(Rows from a 3D modeling dataset)
--- --- ---
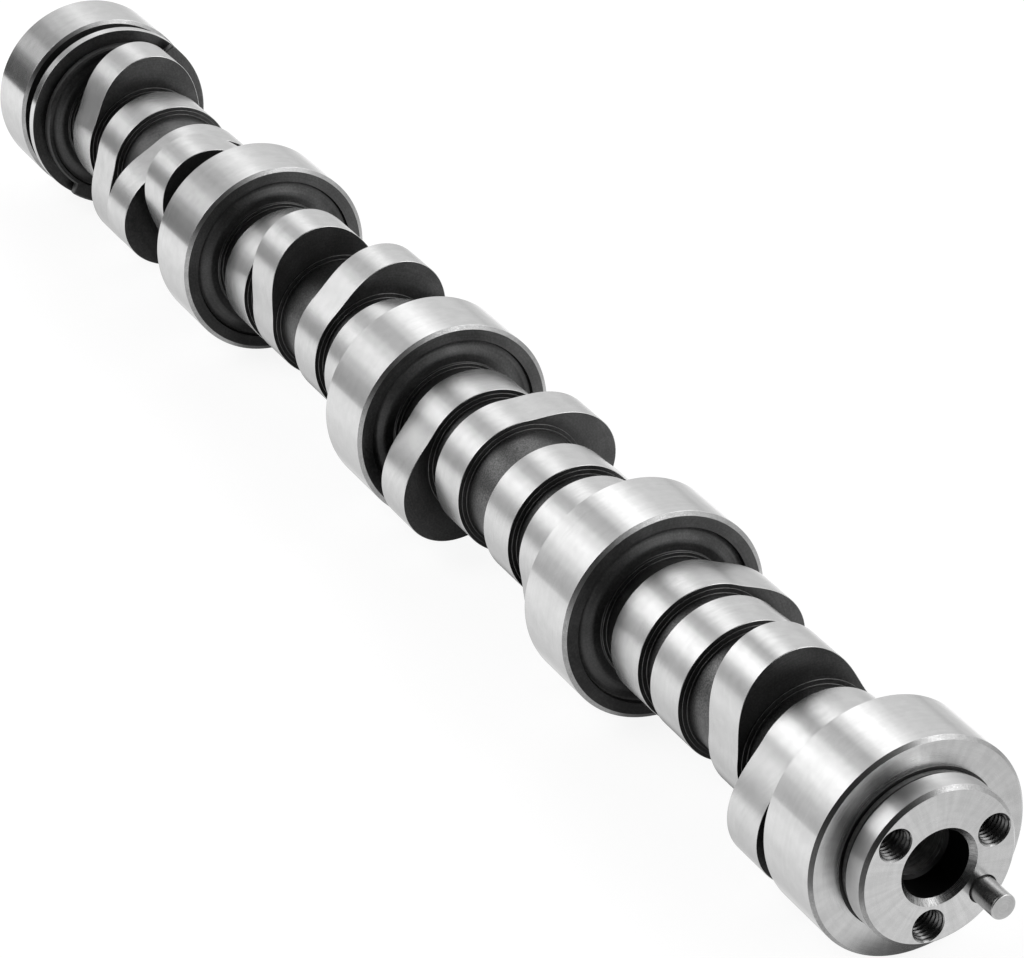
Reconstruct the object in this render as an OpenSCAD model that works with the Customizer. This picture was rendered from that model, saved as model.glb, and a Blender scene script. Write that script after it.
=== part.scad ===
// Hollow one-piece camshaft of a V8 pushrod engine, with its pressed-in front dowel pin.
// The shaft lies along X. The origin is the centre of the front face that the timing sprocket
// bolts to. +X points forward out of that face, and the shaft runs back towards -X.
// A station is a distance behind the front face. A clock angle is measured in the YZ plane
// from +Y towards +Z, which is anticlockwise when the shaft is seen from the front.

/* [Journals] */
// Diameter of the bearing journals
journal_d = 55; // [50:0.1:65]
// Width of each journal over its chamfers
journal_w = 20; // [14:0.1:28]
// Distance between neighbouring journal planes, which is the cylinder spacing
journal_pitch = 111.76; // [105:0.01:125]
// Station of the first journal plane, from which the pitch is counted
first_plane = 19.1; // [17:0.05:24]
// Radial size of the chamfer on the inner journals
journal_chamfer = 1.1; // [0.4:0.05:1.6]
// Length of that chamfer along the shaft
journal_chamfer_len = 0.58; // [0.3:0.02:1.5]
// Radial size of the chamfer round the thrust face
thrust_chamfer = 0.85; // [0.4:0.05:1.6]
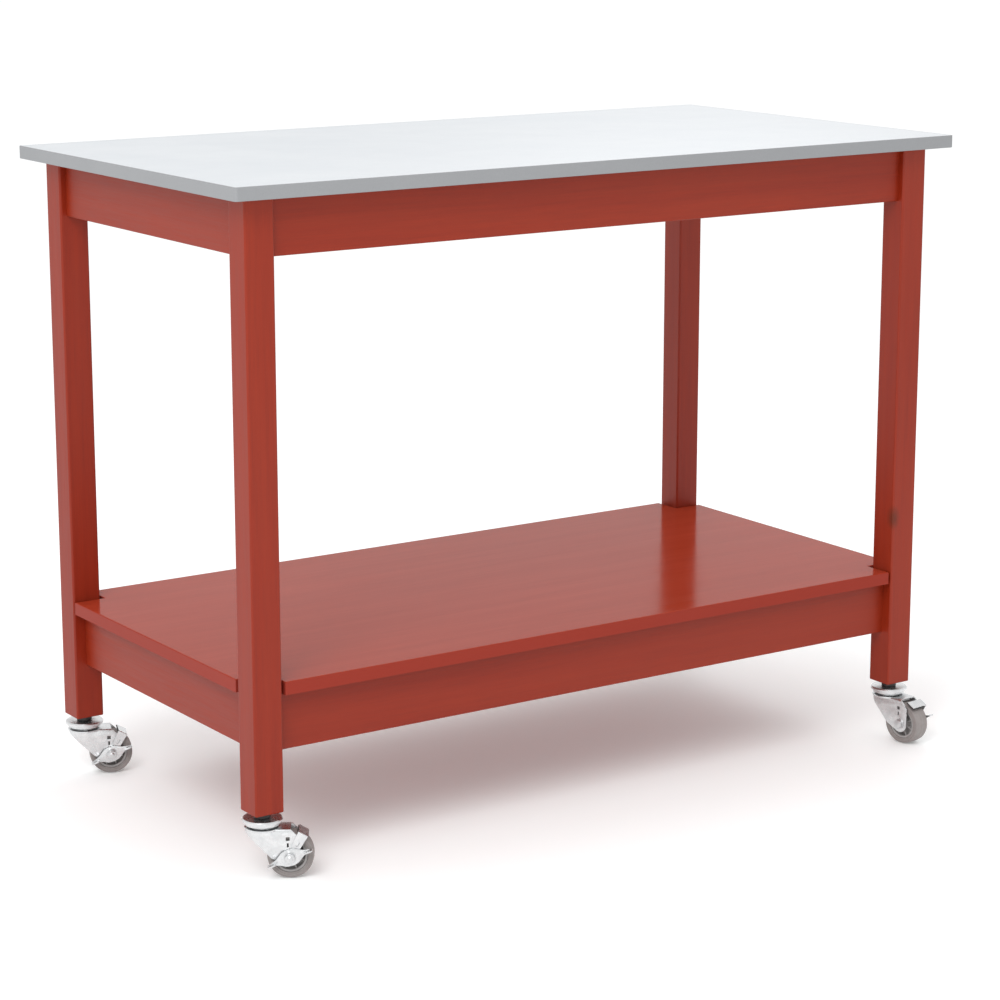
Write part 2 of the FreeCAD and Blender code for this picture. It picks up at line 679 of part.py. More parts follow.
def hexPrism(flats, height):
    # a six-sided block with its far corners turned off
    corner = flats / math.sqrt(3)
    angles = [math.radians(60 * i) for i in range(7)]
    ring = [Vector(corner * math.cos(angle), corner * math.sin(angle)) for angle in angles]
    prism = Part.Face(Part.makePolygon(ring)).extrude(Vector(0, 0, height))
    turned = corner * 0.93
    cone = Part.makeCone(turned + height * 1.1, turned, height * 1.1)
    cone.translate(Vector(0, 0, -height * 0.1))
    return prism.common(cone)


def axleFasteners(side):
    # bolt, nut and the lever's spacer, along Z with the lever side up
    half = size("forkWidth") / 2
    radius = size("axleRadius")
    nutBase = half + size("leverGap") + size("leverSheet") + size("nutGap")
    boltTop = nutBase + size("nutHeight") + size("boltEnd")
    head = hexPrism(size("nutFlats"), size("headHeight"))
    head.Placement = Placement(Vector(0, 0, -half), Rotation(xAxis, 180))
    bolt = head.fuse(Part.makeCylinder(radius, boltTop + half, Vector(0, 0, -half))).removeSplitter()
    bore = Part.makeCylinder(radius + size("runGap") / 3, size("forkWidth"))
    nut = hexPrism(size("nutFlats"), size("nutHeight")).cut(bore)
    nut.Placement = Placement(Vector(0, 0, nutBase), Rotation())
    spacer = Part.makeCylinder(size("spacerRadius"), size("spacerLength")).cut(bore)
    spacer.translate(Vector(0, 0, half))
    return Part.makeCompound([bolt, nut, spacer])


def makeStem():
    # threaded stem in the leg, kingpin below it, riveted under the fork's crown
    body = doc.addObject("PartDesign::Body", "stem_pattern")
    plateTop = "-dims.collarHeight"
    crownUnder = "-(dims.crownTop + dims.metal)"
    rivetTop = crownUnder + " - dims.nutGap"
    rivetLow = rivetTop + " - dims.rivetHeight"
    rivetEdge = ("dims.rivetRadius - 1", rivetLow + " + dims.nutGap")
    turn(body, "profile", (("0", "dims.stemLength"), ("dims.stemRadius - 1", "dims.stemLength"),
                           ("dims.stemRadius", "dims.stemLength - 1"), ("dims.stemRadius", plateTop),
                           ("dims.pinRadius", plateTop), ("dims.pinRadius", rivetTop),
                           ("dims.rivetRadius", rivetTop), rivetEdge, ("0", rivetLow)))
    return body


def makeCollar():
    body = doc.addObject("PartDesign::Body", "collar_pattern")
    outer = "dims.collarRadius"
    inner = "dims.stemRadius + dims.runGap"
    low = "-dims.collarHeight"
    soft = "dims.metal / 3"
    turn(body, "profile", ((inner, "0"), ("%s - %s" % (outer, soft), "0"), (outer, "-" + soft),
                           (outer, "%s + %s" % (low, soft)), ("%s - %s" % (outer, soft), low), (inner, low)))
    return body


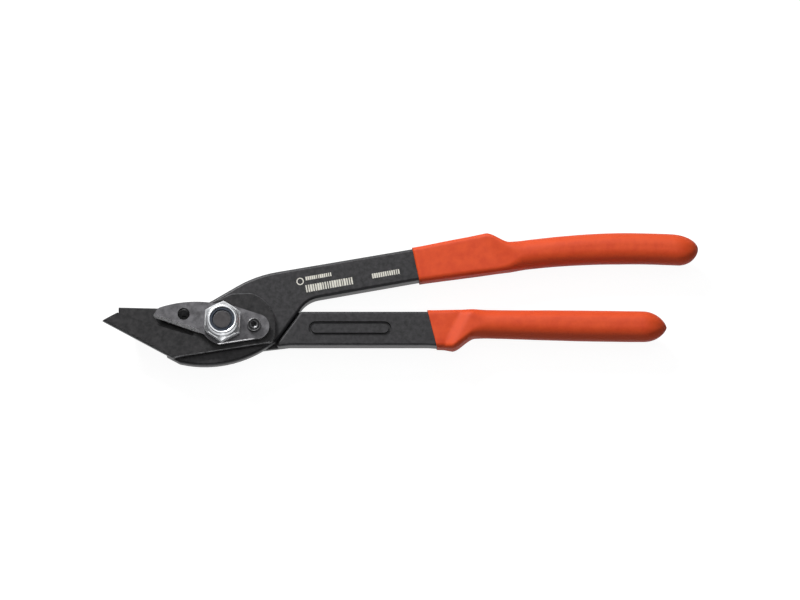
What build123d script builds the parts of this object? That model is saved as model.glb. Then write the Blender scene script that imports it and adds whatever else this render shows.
--- --- ---
__Your objective__
Write the data out again in full and exactly.

__Response to the task__
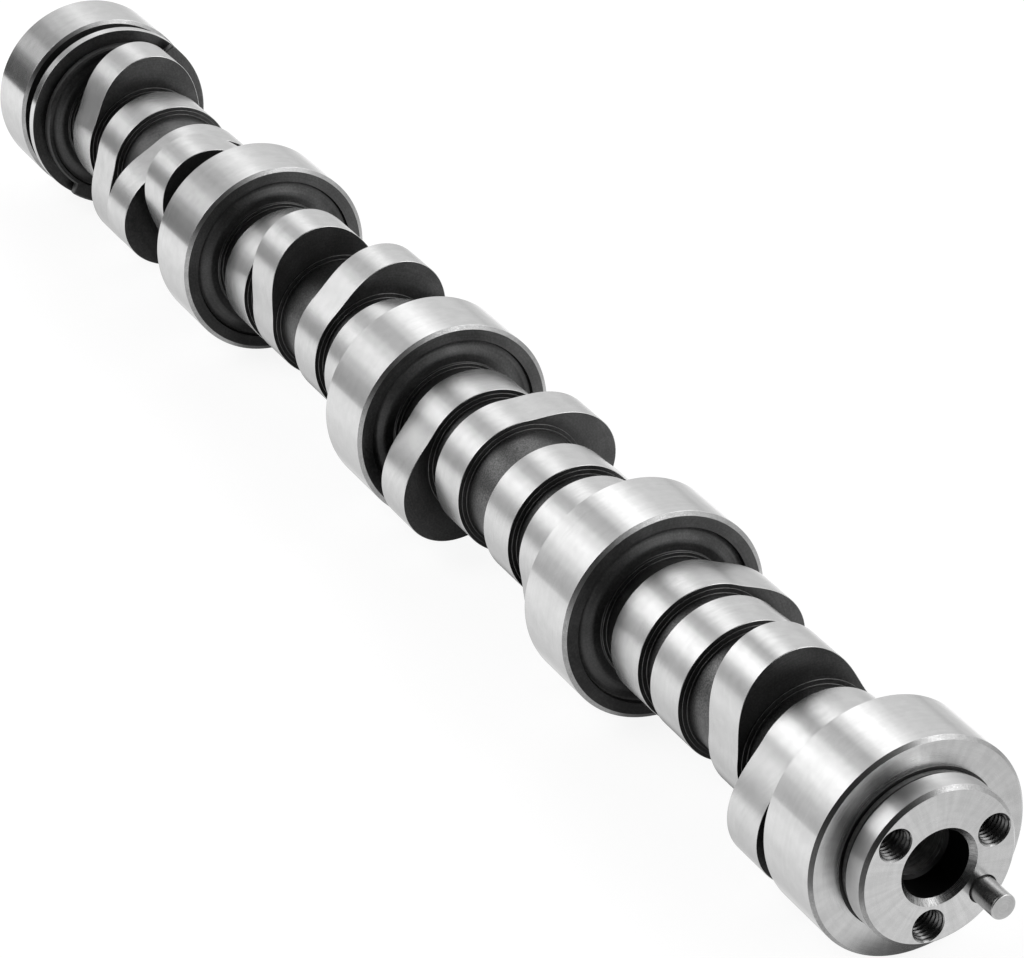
Reconstruct the object in this render as an OpenSCAD model that works with the Customizer. This picture was rendered from that model, saved as model.glb, and a Blender scene script. Write that script after it.
=== part.scad ===
// Hollow one-piece camshaft of a V8 pushrod engine, with its pressed-in front dowel pin.
// The shaft lies along X. The origin is the centre of the front face that the timing sprocket
// bolts to. +X points forward out of that face, and the shaft runs back towards -X.
// A station is a distance behind the front face. A clock angle is measured in the YZ plane
// from +Y towards +Z, which is anticlockwise when the shaft is seen from the front.

/* [Journals] */
// Diameter of the bearing journals
journal_d = 55; // [50:0.1:65]
// Width of each journal over its chamfers
journal_w = 20; // [14:0.1:28]
// Distance between neighbouring journal planes, which is the cylinder spacing
journal_pitch = 111.76; // [105:0.01:125]
// Station of the first journal plane, from which the pitch is counted
first_plane = 19.1; // [17:0.05:24]
// Radial size of the chamfer on the inner journals
journal_chamfer = 1.1; // [0.4:0.05:1.6]
// Length of that chamfer along the shaft
journal_chamfer_len = 0.58; // [0.3:0.02:1.5]
// Radial size of the chamfer round the thrust face
thrust_chamfer = 0.85; // [0.4:0.05:1.6]
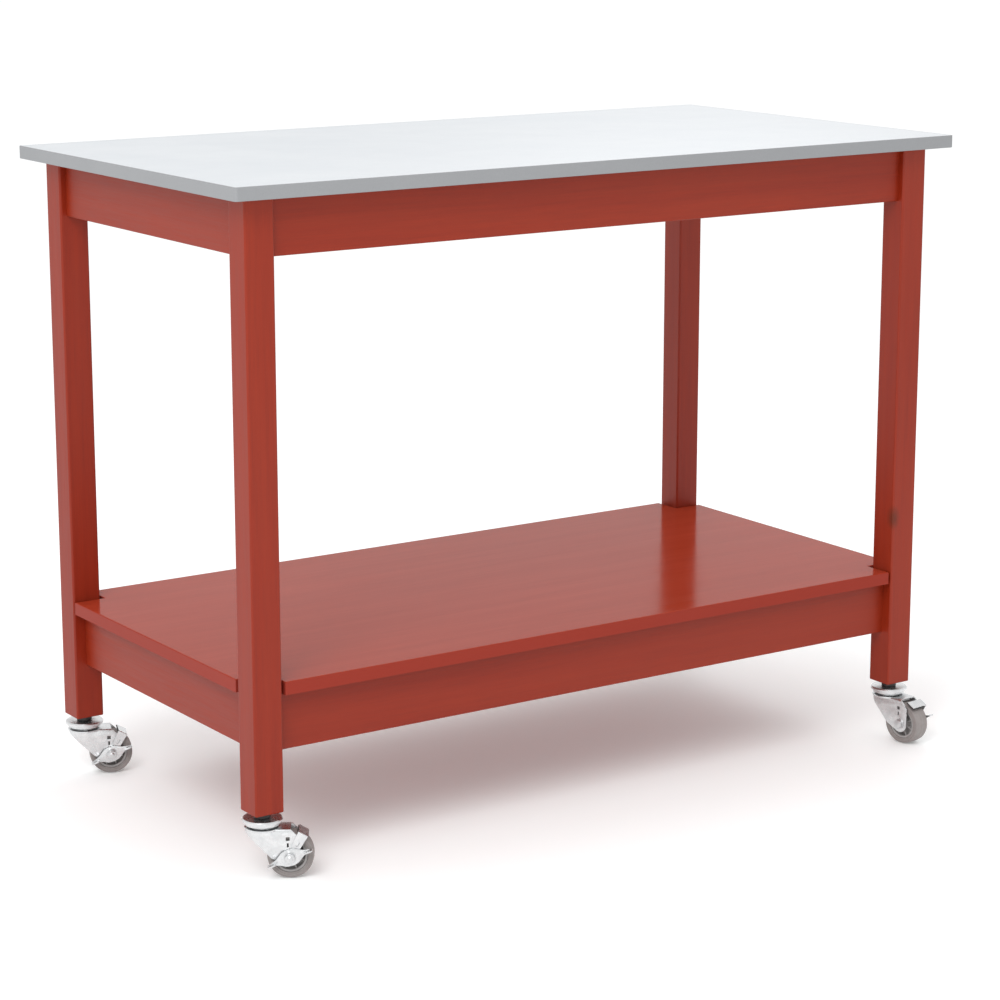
Write part 2 of the FreeCAD and Blender code for this picture. It picks up at line 679 of part.py. More parts follow.
def hexPrism(flats, height):
    # a six-sided block with its far corners turned off
    corner = flats / math.sqrt(3)
    angles = [math.radians(60 * i) for i in range(7)]
    ring = [Vector(corner * math.cos(angle), corner * math.sin(angle)) for angle in angles]
    prism = Part.Face(Part.makePolygon(ring)).extrude(Vector(0, 0, height))
    turned = corner * 0.93
    cone = Part.makeCone(turned + height * 1.1, turned, height * 1.1)
    cone.translate(Vector(0, 0, -height * 0.1))
    return prism.common(cone)


def axleFasteners(side):
    # bolt, nut and the lever's spacer, along Z with the lever side up
    half = size("forkWidth") / 2
    radius = size("axleRadius")
    nutBase = half + size("leverGap") + size("leverSheet") + size("nutGap")
    boltTop = nutBase + size("nutHeight") + size("boltEnd")
    head = hexPrism(size("nutFlats"), size("headHeight"))
    head.Placement = Placement(Vector(0, 0, -half), Rotation(xAxis, 180))
    bolt = head.fuse(Part.makeCylinder(radius, boltTop + half, Vector(0, 0, -half))).removeSplitter()
    bore = Part.makeCylinder(radius + size("runGap") / 3, size("forkWidth"))
    nut = hexPrism(size("nutFlats"), size("nutHeight")).cut(bore)
    nut.Placement = Placement(Vector(0, 0, nutBase), Rotation())
    spacer = Part.makeCylinder(size("spacerRadius"), size("spacerLength")).cut(bore)
    spacer.translate(Vector(0, 0, half))
    return Part.makeCompound([bolt, nut, spacer])


def makeStem():
    # threaded stem in the leg, kingpin below it, riveted under the fork's crown
    body = doc.addObject("PartDesign::Body", "stem_pattern")
    plateTop = "-dims.collarHeight"
    crownUnder = "-(dims.crownTop + dims.metal)"
    rivetTop = crownUnder + " - dims.nutGap"
    rivetLow = rivetTop + " - dims.rivetHeight"
    rivetEdge = ("dims.rivetRadius - 1", rivetLow + " + dims.nutGap")
    turn(body, "profile", (("0", "dims.stemLength"), ("dims.stemRadius - 1", "dims.stemLength"),
                           ("dims.stemRadius", "dims.stemLength - 1"), ("dims.stemRadius", plateTop),
                           ("dims.pinRadius", plateTop), ("dims.pinRadius", rivetTop),
                           ("dims.rivetRadius", rivetTop), rivetEdge, ("0", rivetLow)))
    return body


def makeCollar():
    body = doc.addObject("PartDesign::Body", "collar_pattern")
    outer = "dims.collarRadius"
    inner = "dims.stemRadius + dims.runGap"
    low = "-dims.collarHeight"
    soft = "dims.metal / 3"
    turn(body, "profile", ((inner, "0"), ("%s - %s" % (outer, soft), "0"), (outer, "-" + soft),
                           (outer, "%s + %s" % (low, soft)), ("%s - %s" % (outer, soft), low), (inner, low)))
    return body


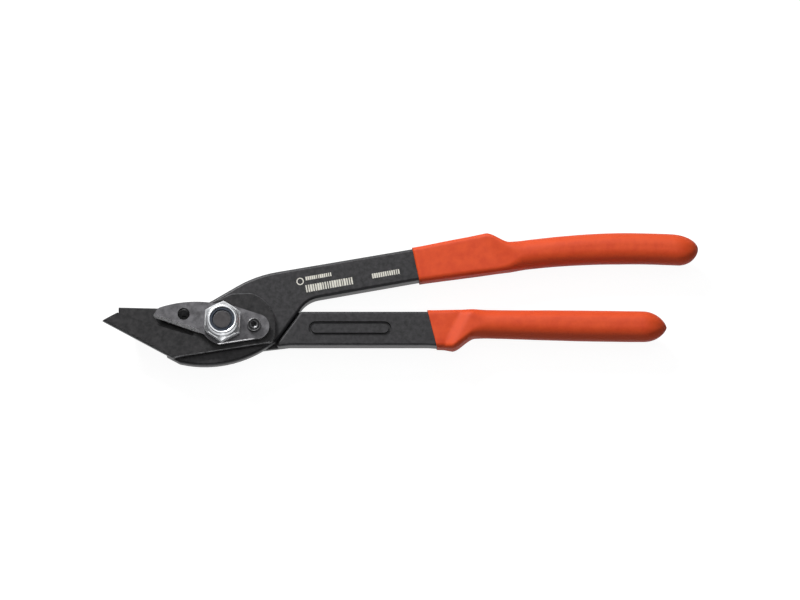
What build123d script builds the parts of this object? That model is saved as model.glb. Then write the Blender scene script that imports it and adds whatever else this render shows.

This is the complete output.